题意:老板要给N个员工发工资,要求每个人最少888块且要满足M个要求.比如1号员工的工资要比2号员工的工资多.老板准备满足所有要求且最终发的奖金总数要最少.如果可行输出总数,不可行输出-1.

思路:就是将工资拓扑排序,注意的是输入的时候添加边要添加反向边。


#include <cstdio>
#include <queue>
#include <cstring>
#include <iostream>
#include <cstdlib>
#include <algorithm>
#include <vector>
#include <map>
#include <string>
#include <set>
#include <ctime>
#include <cmath>
#include <cctype>
using namespace std;
#define maxn 50005
#define LL long long
int cas=1,T;
int n,m;
vector<int>G[maxn];
int in[maxn];
int money[maxn];

int sum;
bool topo()
{
	queue<int>q;
	for (int i = 1;i<=n;i++)
		if (in[i]==0)
			q.push(i);
	sum = 0;
	int ans = 0;
	while (!q.empty())
	{
		int u = q.front();q.pop();
		sum+=money[u];
		ans++;
		for (int i = 0;i<G[u].size();i++)
		{
			int v = G[u][i];
			if (--in[v]==0)
			{
				q.push(v);
                money[v]=money[u]+1;
			}
		}
	}
	return ans == n;
}
int main()
{
	while (scanf("%d%d",&n,&m)!=EOF)
	{
		memset(in,0,sizeof(in));
		memset(money,0,sizeof(money));
		for (int i = 1;i<=n;i++)
			G[i].clear();
		for (int i = 1;i<=n;i++)
			money[i]=888;
		while (m--)
		{
			int a,b;
			scanf("%d%d",&a,&b);
			G[b].push_back(a);
			in[a]++;
		}
		if (topo())
		{
            printf("%d\n",sum);
		}
		else
			printf("-1\n");
		
	}
	//freopen("in","r",stdin);
	//scanf("%d",&T);
	//printf("time=%.3lf",(double)clock()/CLOCKS_PER_SEC);
	return 0;
}


题目


Description



Dandelion's uncle is a boss of a factory.

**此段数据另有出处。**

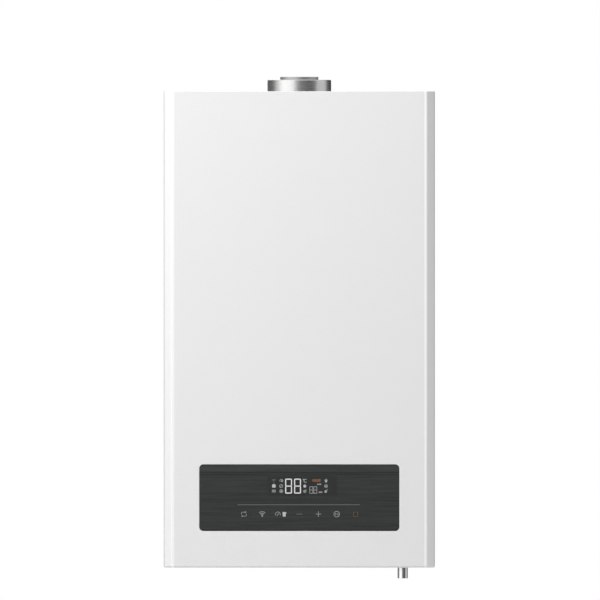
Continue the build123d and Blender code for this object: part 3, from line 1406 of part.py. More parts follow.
with BuildPart() as safety_valve:
    with BuildSketch(Plane.XY.offset(RELIEF_Z)):
        with Locations((RELIEF_X, -RELIEF_D)):
            Circle(relief_reach - TOUCH_GAP)
    extrude(amount=RELIEF_H)
    with BuildSketch(across(BLOCK_X1)):
        with Locations((-RELIEF_D, RELIEF_Z + RELIEF_H / 2)):
            Circle(RELIEF_R)
    extrude(amount=relief_reach)
    with BuildSketch(Plane.XY.offset(relief_top)):
        with Locations((RELIEF_X, -RELIEF_D)):
            Circle(RELIEF_STEM_R)
    extrude(amount=RELIEF_STEM_L)

with BuildPart() as safety_valve_knob:
    with BuildSketch(Plane.XY.offset(relief_top + RELIEF_LIFT)):
        with Locations((RELIEF_X, -RELIEF_D)):
            RegularPolygon(relief_knob_r, 10)
            Circle(RELIEF_STEM_R + RUN_FIT, mode=Mode.SUBTRACT)
    extrude(amount=RELIEF_STEM_L)
    with BuildSketch(Plane.XY.offset(relief_top + RELIEF_LIFT + RELIEF_STEM_L)):
        with Locations((RELIEF_X, -RELIEF_D)):
            RegularPolygon(relief_knob_r, 10)
    extrude(amount=RELIEF_CAP)

PIPE_STEP_Z = TRAY_Z - 2.0  # the discharge pipe slims just below the tray

with BuildPart() as discharge_pipe:
    with BuildSketch(Plane.XY.offset(RELIEF_END)):
        with Locations((RELIEF_X, -RELIEF_D)):
            Circle(RELIEF_R)
    extrude(amount=PIPE_STEP_Z - RELIEF_END)
    with BuildSketch(Plane.XY.offset(PIPE_STEP_Z)):
        with Locations((RELIEF_X, -RELIEF_D)):
            Circle(RELIEF_R - SWAGE)
    extrude(amount=RELIEF_Z - PIPE_STEP_Z)
    with BuildSketch(Plane.XY.offset(RELIEF_END)):
        with Locations((RELIEF_X, -RELIEF_D)):
            Circle(RELIEF_R - SWAGE - PIPE_WALL)
    extrude(amount=RELIEF_Z - RELIEF_END, mode=Mode.SUBTRACT)

# ================================================================ water pipes
FLOW_JOG_TOP = 240.0  # the flow pipe leans back and in between these heights
FLOW_JOG_LOW = 190.0
TIGHT_BEND = 18.0
WIDE_BEND = 30.0

flow_route = [
    (-header_end, -last_tube, exch_mid),
    (FLOW_X, -last_tube, exch_mid),
    (FLOW_X, -last_tube, FLOW_JOG_TOP),
    (FLOW_PORT_X, -RELIEF_D, FLOW_JOG_LOW),
    (FLOW_PORT_X, -RELIEF_D, BLOCK_Z1 + FLOW_UNION),
]
return_route = [
    (header_end, -first_tube, exch_mid),
    (PUMP_OUT_X, -first_tube, exch_mid),
    (PUMP_OUT_X, -first_tube, PUMP_OUT_Z),
]
flow_tube = bent_pipe(flow_route, (TIGHT_BEND, WIDE_BEND, WIDE_BEND), PIPE_R)
return_tube = bent_pipe(return_route, TIGHT_BEND, PIPE_R)

with BuildPart() as flow_pipe:
    add(flow_tube)

with BuildPart() as return_pipe:
    add(return_tube)

# ================================================================ expansion vessel behind the chamber
vessel_back = PLATE + VESSEL_GAP
vessel_front = ROOM_BACK - ROOM_SHEET - VESSEL_GAP
vessel_mid = (vessel_back + vessel_front) / 2
vessel_z = VESSEL_Z0 + VESSEL_H / 2
shell_w = VESSEL_W - 2 * VESSEL_RIM
shell_h = VESSEL_H - 2 * VESSEL_RIM
shell_r = VESSEL_R - VESSEL_RIM
stub_z = VESSEL_Z0 - STUB_L
HOSE_X = 100.0
HOSE_TOP_BEND = 200.0
HOSE_LOW_BEND = 172.0
HOSE_IN = 16.0
HOSE_TURN_R = 20.0
PAD_R = 8.0

with BuildPart() as expansion_vessel:
    with BuildSketch(at_depth(vessel_back)):
        with Locations((0, vessel_z)):
            RectangleRounded(shell_w, shell_h, shell_r)
    extrude(amount=vessel_front - vessel_back)
    with BuildSketch(at_depth(vessel_mid - VESSEL_SEAM_T / 2)):
        with Locations((0, vessel_z)):
            RectangleRounded(VESSEL_W, VESSEL_H, VESSEL_R)
    extrude(amount=VESSEL_SEAM_T)
    with BuildSketch(Plane.XY.offset(stub_z)):
        with Locations((HOSE_X, -vessel_mid)):
            Circle(STUB_R)
    extrude(amount=2 * STUB_L)
    with BuildSketch(at_depth(vessel_back + VESSEL_SHEET)):
        with Locations((0, vessel_z)):
            RectangleRounded(shell_w - 2 * VESSEL_SHEET, shell_h - 2 * VESSEL_SHEET, shell_r - VESSEL_SHEET)
    extrude(amount=vessel_front - vessel_back - 2 * VESSEL_SHEET, mode=Mode.SUBTRACT)
    with BuildSketch(Plane.XY.offset(stub_z)):
        with Locations((HOSE_X, -vessel_mid)):
            Circle(STUB_R - STUB_WALL)
    extrude(amount=2 * STUB_L + VESSEL_SHEET, mode=Mode.SUBTRACT)
    with BuildSketch(at_depth(PLATE)):
        with Locations((0, vessel_z)):
            with GridLocations(VESSEL_W / 2, VESSEL_H / 2, 2, 2):
                Circle(PAD_R)
    extrude(amount=VESSEL_GAP)

hose_route = [
    (HOSE_X, -vessel_mid, stub_z),
    (HOSE_X, -vessel_mid, HOSE_TOP_BEND),
    (BLOCK_X0 + HOSE_IN, -BLOCK_BACK - HOSE_IN, HOSE_LOW_BEND),
    (BLOCK_X0 + HOSE_IN, -BLOCK_BACK - HOSE_IN, BLOCK_Z1),
]
hose_tube = bent_pipe(hose_route, HOSE_TURN_R, STUB_R)

with BuildPart() as expansion_hose:
    add(hose_tube)

pieces = {
    "front_cover": front_cover,
    "left_side_panel": left_side_panel,
    "right_side_panel": right_side_panel,
    "top_panel": top_panel,
    "rear_frame": rear_frame,
    "bottom_plate": bottom_plate,
    "control_glass": control_glass,
    "control_box": control_box,
    "control_box_lid": control_box_lid,
    "main_circuit_board": main_circuit_board,
    "display_board": display_board,
    "control_box_brackets": control_box_brackets,
    "chamber_box": chamber_box,
    "chamber_gasket": chamber_gasket,
    "chamber_panel": chamber_panel,
    "sight_glass": sight_glass,
    "chamber_panel_screws": chamber_panel_screws,
    "burner_blades": burner_blades,
    "burner_frame": burner_frame,
    "gas_manifold": gas_manifold,
    "combustion_chamber": combustion_chamber,
    "insulation_boards": insulation_boards,
    "electrodes": electrodes,
    "exchanger_tubes": exchanger_tubes,
    "exchanger_fins": exchanger_fins,
    "exchanger_casing": exchanger_casing,
    "exchanger_headers": exchanger_headers,
    "flue_hood": flue_hood,
    "fan_casing": fan_casing,
    "fan_impeller": fan_impeller,
    "fan_motor": fan_motor,
    "flue_duct": flue_duct,
    "flue_collar": flue_collar,
    "collar_seal": collar_seal,
    "air_pressure_switch": air_pressure_switch,
    "pressure_switch_tubes": pressure_switch_tubes,
    "gas_valve": gas_valve,
    "gas_pipe": gas_pipe,
    "ignition_transformer": ignition_transformer,
    "connection_nipples": connection_nipples,
    "cable_gland": cable_gland,
    "flow_block": flow_block,
    "diverter_actuator": diverter_actuator,
    "diverter_spindle": diverter_spindle,
    "pressure_sensor": pressure_sensor,
    "return_block": return_block,
    "flow_turbine": flow_turbine,
    "filling_valve_knob": filling_valve_knob,
    "plate_heat_exchanger": plate_heat_exchanger,
    "pump_body": pump_body,
    "pump_impeller": pump_impeller,
    "pump_motor": pump_motor,
    "air_vent": air_vent,
    "safety_valve": safety_valve,
    "safety_valve_knob": safety_valve_knob,
    "discharge_pipe": discharge_pipe,
    "flow_pipe": flow_pipe,
    "return_pipe": return_pipe,
    "expansion_vessel": expansion_vessel,
    "expansion_hose": expansion_hose,
}

for node, piece in pieces.items():
    piece.part.label = node
    export_step(piece.part, f"parts/{node}.step")
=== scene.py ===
# %% [markdown]
# # A wall-hung combi boiler, dressed for its portrait
# The CAD model gives a frame of plain solids, each in its real place and on its own moving
# body. Here those solids get their finishes, and the ones whose shape shows are modelled
# again with rounder edges. Blender counts in metres and the sizes below are millimetres, so
# they are multiplied by MM. The wall is at y = 0 and the room is on the -Y side.

# %% Load the frame
import json
from math import cos, pi, radians, sin

import bmesh
import bpy
from mathutils import Matrix, Vector


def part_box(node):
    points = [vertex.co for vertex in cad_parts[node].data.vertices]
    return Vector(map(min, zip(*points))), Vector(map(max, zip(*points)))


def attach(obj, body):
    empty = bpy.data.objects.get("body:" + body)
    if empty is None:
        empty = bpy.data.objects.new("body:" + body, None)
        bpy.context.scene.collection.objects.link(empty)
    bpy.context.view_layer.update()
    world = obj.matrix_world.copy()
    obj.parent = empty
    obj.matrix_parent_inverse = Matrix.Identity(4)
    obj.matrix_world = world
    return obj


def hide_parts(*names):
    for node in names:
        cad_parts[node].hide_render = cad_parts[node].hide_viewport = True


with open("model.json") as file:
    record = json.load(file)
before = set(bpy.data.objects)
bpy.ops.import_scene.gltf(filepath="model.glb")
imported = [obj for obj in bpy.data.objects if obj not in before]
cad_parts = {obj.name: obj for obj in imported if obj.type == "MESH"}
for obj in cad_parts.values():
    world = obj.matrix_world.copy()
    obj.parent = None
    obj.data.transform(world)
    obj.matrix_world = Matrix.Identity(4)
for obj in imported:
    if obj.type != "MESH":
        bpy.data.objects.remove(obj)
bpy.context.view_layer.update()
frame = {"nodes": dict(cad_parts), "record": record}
MM = 0.001

# %% [markdown]
# ## Colours and shader nodes
# Colours are written as people pick them, in sRGB hex, and turned linear by one function,
# because a shader works in linear light. One more function adds a node with its settings
# and what feeds it, so each finish below reads as a short recipe.

# %% Helpers for every finish


def linear(code):
    """Linear RGBA from an sRGB hex code such as e9e9e8."""
    channels = [int(code[i : i + 2], 16) / 255 for i in (0, 2, 4)]
    return [c / 12.92 if c <= 0.04045 else ((c + 0.055) / 1.055) ** 2.4 for c in channels] + [1.0]


def stop_colour(tone):
    """Colour of a ramp's stop, from a hex code, a plain level or four channels."""
    if isinstance(tone, str):
        return linear(tone)
    return (tone, tone, tone, 1.0) if isinstance(tone, (int, float)) else tone


def link_up(tree, node, links):
    """Feeds a node's sockets from other nodes, by their first output or by the output given."""
    for name, source in links.items():
        output = source if isinstance(source, bpy.types.NodeSocket) else source.outputs[0]
        tree.links.new(output, node.inputs[name])


def add_node(tree, kind, options=None, values=None, links=None, stops=()):
    """Adds one node: its menus, its sockets' values, what feeds them and its ramp's stops."""
    made = tree.nodes.new("ShaderNode" + kind)
    for name, value in (options or {}).items():
        setattr(made, name, value)
    for name, value in (values or {}).items():
        made.inputs[name].default_value = value
    link_up(tree, made, links or {})
    if stops:
        ramp = made.color_ramp.elements
        for end, (position, tone) in ((ramp[0], stops[0]), (ramp[-1], stops[-1])):
            end.position, end.color = position, stop_colour(tone)
        for position, tone in stops[1:-1]:
            ramp.new(position).color = stop_colour(tone)
    return made


def start_finish(name, colour, metallic, roughness, **more):
    """A new material with its shader's constants set; returns it with its tree and shader."""
    material = bpy.data.materials.new(name)
    material.use_nodes = True
    shader = material.node_tree.nodes["Principled BSDF"]
    constants = {"Base Color": linear(colour), "Metallic": metallic, "Roughness": roughness}
    constants |= {key.replace("_", " "): value for key, value in more.items()}
    for socket, value in constants.items():
        shader.inputs[socket].default_value = value
    print("finish", name)
    return material, material.node_tree, shader


# %% [markdown]
# ## One grain for many finishes
# Paint, moulded plastic, castings and rolled sheet all have the same kind of detail: small
# grains that lighten and darken the colour, change the gloss and stand up a little. A noise
# whose size is the grain's real size drives all three. A grain too fine for the picture is
# drawn as coarse as it needs to show.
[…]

As the spring festival is coming , he wants to distribute rewards to his workers. Now he has a trouble about how to distribute the rewards. 
The workers will compare their rewards ,and some one may have demands of the distributing of rewards ,just like a's reward should more than b's.Dandelion's unclue wants to fulfill all the demands, of course ,he wants to use the least money.Every work's reward will be at least 888 , because it's a lucky number.



 



Input



One line with two integers n and m ,stands for the number of works and the number of demands .(n<=10000,m<=20000) 
then m lines ,each line contains two integers a and b ,stands for a's reward should be more than b's.



 



Output



For every case ,print the least money dandelion 's uncle needs to distribute .If it's impossible to fulfill all the works' demands ,print -1.



 



Sample Input



2 1 1 2 2 2 1 2 2 1



 



Sample Output



1777 -1